For an additional $1 per play, the Double Play feature allows players to play their same numbers in a second drawing, and a chance to win prizes up to $50,000. The Double Play drawings are held immediately following the main drawing.

MO Millions tickets with Double Play are eligible to win any prize in the main MO Millions drawing as well as the Double Play drawing, or both.

| Match | Base prize | Double Play | Odds |
|---|---|---|---|
| 6 of 6 | Jackpot | $50,000 | 1 : 5,245,786 |
| 5 of 5 + Bulls-Eye | $1,500 | $2,000 | 1 : 29,143.26 |
| 5 of 5 | $750 | $1,000 | 1 : 145,716.28 |
| 4 of 5 + Bulls-Eye | $50 | $70 | 1 : 832.66 |
| 4 of 5 | $25 | $35 | 1 : 1,665.33 |
| 3 of 5 + Bulls-Eye | $6 | $10 | 1 : 73.47 |
| 3 of 5 | $3 | $5 | 1 : 73.47 |
| 2 of 5 + Bulls-Eye | $2 | $3 | 1 : 17.81 |

Overall odds of winning a prize: 1 in 11.74

Drawings are held on Wednesdays and Saturdays at approximately 8:59 p.m.

===Multi-jurisdictional games===

====Cash4Life====

In 2014, New Jersey and New York launched Cash4Life. Initially drawn Mondays and Thursdays, Cash4Life has been drawn seven nights a week beginning July 1, 2019.

On April 11, 2021, Cash4Life become available in Missouri, becoming the game's 10th member. Three days earlier, Missouri ended sales of the rival game Lucky for Life which remains available in 24 states and the District of Columbia. Games are $2 each.

====Mega Millions====

On October 13, 2009, the Mega Millions consortium (then with 12 lotteries) and MUSL (with 33) reached an agreement to cross-sell Mega Millions and Powerball. Missouri joined Mega Millions on January 31, 2010, the cross-sell expansion date.

Mega Millions is drawn Tuesdays and Fridays. Players choose five white balls numbered 1 through 70, and a gold-colored "Mega Ball" numbered 1 through 25. Games are $2 each, or $3 if the Megaplier is chosen. Jackpots begin at $20 million, payable in 30 graduated yearly installments unless the cash option is chosen.

====Powerball====

Powerball began in 1992. Its jackpots begin at $20 million, with drawings on Monday, Wednesday, and Saturday nights.

===Former games===

====Missouri Lotto====
Missouri Lotto was drawn Wednesdays and Saturdays. Six numbers from 1 through 44 were chosen. Players got two games for each $1 wager (games must be played in multiples of two.) The progressive jackpot started at $1,000,000 (annuitized with a cash option) and rolled over in multiples of $100,000 until either game set matches all six of the winning numbers drawn; players won cash by matching at least four of the six numbers in any game. A free ticket with 2 sets of numbers qualifying for the next Lotto draw was won by matching three numbers. The game's 6 of 6, 5 of 6 and 4 of 6 prizes are paid on a pari-mutual basis.

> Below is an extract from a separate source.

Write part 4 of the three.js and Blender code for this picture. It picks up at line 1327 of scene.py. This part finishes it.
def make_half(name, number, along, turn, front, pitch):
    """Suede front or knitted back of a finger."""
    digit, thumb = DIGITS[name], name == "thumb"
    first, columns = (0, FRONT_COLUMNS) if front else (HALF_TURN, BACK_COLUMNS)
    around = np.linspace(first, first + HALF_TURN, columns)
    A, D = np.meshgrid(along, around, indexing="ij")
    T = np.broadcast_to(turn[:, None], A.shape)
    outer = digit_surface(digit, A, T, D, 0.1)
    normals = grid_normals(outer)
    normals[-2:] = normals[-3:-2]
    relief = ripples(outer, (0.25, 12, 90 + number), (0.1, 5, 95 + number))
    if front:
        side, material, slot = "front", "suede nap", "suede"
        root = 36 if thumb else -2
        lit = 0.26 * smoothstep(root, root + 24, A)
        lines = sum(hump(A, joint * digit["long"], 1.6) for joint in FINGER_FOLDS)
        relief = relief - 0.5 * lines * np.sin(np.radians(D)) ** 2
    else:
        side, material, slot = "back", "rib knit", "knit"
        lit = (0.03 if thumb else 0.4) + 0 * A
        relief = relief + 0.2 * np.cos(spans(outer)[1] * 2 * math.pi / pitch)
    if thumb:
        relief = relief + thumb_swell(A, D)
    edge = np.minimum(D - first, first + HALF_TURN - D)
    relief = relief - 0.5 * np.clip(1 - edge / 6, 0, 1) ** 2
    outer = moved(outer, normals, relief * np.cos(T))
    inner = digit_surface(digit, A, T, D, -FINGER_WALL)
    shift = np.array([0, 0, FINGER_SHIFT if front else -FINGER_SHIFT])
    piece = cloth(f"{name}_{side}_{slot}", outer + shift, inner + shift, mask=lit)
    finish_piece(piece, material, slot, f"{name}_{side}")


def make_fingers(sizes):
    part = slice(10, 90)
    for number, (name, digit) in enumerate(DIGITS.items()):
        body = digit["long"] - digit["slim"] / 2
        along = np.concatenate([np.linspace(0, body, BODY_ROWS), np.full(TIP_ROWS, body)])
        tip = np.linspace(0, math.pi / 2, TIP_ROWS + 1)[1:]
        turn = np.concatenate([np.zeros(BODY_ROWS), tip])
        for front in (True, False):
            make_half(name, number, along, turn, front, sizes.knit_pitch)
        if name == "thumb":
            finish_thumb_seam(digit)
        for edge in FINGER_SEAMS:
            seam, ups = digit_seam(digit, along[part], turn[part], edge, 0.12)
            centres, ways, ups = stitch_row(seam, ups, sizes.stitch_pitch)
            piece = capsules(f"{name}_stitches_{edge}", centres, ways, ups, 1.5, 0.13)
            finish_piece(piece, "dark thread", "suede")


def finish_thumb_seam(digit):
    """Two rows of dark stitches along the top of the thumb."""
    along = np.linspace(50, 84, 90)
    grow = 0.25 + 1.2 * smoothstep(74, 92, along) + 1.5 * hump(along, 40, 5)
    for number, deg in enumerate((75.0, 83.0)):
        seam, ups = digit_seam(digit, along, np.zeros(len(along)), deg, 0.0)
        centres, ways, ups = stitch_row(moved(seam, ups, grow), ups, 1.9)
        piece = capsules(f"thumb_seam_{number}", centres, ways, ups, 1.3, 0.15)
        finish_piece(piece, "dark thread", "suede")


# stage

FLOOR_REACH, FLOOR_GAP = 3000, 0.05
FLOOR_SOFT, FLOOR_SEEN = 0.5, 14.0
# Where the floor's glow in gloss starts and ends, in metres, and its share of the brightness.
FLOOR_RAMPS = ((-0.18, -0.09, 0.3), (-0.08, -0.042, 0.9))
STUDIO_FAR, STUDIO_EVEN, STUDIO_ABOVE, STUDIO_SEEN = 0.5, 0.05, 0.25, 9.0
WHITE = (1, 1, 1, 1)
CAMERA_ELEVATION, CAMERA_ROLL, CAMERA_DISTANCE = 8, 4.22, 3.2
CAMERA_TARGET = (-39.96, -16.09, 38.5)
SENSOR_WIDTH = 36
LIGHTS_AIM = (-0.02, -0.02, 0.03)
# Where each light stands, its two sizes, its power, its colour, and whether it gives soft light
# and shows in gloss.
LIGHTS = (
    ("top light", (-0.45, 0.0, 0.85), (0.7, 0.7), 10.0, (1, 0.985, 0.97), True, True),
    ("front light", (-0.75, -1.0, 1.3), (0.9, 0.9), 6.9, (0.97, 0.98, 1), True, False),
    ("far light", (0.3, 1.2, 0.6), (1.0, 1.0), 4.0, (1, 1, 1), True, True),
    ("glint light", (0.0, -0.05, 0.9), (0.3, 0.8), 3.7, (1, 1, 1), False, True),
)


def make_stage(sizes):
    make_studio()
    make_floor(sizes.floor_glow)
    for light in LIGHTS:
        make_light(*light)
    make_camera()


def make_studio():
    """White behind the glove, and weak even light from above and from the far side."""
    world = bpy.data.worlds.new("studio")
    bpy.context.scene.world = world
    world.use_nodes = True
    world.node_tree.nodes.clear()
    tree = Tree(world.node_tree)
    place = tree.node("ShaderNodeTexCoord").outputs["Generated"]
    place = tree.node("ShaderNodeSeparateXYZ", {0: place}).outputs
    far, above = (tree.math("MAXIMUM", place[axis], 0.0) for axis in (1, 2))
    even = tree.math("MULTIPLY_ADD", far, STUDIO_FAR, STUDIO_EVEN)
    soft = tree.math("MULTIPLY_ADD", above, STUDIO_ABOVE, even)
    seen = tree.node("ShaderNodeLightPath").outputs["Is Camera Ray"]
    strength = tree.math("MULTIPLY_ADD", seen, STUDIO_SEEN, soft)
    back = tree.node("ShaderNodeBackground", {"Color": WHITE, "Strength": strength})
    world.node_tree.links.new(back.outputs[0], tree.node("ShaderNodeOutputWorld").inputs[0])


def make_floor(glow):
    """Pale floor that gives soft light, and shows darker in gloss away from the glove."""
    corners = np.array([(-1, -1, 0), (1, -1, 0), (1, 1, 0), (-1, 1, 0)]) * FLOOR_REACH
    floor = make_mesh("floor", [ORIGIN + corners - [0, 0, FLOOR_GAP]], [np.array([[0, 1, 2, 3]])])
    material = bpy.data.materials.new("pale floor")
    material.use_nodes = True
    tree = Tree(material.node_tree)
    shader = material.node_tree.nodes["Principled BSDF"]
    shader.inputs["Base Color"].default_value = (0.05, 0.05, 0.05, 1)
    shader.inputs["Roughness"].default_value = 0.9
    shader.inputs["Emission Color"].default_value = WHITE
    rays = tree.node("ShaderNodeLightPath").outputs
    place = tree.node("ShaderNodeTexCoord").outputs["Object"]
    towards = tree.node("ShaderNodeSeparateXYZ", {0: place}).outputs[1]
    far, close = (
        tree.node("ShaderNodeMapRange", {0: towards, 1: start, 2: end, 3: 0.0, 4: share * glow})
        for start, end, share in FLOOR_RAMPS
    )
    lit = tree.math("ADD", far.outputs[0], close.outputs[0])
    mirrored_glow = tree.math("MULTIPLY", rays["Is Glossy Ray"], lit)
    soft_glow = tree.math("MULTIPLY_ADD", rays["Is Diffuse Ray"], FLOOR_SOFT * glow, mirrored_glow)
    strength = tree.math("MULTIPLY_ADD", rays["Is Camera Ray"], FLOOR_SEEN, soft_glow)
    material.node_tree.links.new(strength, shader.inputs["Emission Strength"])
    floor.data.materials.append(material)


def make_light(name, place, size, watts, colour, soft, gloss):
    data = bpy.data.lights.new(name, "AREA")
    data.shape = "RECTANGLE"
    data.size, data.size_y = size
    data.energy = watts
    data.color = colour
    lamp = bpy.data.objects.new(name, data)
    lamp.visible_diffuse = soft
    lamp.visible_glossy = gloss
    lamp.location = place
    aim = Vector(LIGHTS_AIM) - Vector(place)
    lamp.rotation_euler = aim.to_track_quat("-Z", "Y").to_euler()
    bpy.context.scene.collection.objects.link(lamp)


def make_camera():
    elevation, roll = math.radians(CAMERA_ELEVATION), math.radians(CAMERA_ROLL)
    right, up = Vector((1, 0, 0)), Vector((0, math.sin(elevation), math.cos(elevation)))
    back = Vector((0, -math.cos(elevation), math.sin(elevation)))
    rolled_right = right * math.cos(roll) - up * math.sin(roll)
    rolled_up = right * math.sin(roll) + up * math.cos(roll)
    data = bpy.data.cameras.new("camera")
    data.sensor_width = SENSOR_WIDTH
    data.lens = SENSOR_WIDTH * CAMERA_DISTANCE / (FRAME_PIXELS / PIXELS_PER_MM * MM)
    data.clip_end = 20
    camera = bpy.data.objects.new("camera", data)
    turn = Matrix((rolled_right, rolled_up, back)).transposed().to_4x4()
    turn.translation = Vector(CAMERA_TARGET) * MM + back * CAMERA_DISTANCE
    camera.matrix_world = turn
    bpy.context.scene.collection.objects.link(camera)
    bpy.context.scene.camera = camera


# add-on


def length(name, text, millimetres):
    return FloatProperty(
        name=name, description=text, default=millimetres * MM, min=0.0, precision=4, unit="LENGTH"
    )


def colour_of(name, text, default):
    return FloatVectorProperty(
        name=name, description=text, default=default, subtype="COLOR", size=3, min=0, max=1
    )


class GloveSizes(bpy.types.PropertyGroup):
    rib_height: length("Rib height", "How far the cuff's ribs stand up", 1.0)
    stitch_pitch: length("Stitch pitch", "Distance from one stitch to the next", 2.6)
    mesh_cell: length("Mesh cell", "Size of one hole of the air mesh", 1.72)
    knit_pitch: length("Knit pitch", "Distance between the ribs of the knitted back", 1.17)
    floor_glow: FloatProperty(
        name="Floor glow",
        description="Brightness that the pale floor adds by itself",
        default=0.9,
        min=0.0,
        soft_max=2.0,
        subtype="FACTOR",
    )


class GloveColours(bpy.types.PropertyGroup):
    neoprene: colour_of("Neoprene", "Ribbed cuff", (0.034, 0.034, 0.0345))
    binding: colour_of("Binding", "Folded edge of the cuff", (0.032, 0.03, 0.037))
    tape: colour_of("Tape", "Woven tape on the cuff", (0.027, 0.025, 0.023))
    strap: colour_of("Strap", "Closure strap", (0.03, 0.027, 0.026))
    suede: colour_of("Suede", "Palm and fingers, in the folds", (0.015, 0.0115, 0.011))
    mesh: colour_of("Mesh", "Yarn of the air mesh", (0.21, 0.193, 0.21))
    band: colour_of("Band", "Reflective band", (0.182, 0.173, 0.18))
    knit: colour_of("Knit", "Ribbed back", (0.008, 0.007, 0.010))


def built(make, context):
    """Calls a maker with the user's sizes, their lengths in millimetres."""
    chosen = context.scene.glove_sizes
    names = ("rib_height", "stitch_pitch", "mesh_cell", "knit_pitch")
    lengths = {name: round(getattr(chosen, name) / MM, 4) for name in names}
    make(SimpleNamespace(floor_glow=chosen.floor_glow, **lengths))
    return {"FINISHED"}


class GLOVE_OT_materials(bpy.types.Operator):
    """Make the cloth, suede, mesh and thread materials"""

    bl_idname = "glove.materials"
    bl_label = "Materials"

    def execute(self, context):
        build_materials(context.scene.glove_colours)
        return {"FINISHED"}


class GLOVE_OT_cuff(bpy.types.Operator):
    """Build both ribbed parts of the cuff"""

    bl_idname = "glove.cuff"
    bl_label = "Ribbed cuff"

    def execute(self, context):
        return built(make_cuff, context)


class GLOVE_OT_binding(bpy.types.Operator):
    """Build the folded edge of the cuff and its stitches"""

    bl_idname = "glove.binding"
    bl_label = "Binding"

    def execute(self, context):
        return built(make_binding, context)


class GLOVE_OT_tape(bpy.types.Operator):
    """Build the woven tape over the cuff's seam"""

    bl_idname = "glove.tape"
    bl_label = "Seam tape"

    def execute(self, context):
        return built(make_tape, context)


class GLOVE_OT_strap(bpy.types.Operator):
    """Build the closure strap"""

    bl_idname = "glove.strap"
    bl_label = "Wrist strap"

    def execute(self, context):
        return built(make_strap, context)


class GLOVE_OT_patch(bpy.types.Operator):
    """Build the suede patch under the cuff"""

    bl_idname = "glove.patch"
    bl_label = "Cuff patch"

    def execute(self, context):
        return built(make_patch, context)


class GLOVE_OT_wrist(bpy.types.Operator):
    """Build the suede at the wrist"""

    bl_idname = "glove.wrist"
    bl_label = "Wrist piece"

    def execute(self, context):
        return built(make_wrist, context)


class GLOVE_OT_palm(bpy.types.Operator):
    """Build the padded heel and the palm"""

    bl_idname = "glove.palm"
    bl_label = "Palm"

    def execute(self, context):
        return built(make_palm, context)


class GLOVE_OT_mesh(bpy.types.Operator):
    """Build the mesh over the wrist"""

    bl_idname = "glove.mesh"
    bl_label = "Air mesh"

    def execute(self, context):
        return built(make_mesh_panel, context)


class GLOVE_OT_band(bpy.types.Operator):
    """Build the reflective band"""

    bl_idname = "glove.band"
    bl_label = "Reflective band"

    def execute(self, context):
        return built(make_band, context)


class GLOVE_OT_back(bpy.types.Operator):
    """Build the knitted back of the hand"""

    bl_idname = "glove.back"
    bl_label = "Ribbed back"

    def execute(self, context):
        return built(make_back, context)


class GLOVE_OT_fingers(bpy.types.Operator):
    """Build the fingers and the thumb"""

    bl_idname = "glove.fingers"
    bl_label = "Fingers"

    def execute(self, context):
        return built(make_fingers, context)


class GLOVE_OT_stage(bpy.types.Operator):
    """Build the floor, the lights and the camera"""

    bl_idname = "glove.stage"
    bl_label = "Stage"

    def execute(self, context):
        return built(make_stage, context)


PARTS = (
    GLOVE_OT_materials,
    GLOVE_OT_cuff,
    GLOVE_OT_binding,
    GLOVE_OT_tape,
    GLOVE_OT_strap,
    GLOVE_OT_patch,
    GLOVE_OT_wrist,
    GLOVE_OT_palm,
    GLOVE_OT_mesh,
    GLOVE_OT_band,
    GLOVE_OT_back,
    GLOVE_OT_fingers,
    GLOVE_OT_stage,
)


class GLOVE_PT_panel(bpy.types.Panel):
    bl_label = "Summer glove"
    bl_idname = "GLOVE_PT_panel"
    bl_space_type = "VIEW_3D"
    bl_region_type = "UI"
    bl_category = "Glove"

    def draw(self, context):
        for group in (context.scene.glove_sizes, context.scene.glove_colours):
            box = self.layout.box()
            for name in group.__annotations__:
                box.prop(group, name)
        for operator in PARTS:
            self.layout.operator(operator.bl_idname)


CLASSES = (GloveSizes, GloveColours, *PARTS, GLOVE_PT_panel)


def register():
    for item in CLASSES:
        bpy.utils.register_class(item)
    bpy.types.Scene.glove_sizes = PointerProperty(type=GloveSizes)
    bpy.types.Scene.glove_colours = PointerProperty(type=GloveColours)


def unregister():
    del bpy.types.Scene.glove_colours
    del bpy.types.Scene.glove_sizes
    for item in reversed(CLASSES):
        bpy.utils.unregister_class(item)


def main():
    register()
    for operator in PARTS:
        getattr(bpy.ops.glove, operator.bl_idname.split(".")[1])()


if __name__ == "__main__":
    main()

Started on November 4, 2012, the game’s “Doubler” feature was introduced. Some lotto tickets had the words “This is a Lotto Doubler Ticket” printed on them. If players saw those words printed on their lotto tickets, all non jackpot prizes are doubled, and best of all, it’s offered free of charge.

Missouri Lotto ended on October 18, 2025, replaced by the newest game, MO Millions.

====$100,000 triple play taxes paid====
This game began as a limited time game on March 31, 2000, and ended on June 30 of that same year. Players will pick 4 Numbers From 1 To 51. After the Players pick their numbers they will get 2 more set of numbers randomly selected by the ticket machine. In total, the player got 3 sets of numbers for each game played for 3 chances to win up to $100,000. The $100,000 prize is taxes paid, hence the name of the game.

====Fun & Fortune====
From 1996 to 2002, the Lottery aired a television game show called Fun & Fortune, hosted by Rick Tamblyn (nationally known Geoff Edwards hosted the pilot).

====Lucky for Life====
Lucky for Life began in Connecticut in 2009 as Lucky-4-Life. It grew by 2015 to include Missouri, and by 2018 it became available in 25 states and the District of Columbia. Missouri, on April 8, 2021, became the first Lucky for Life member to end sales, switching to Cash4Life three days later.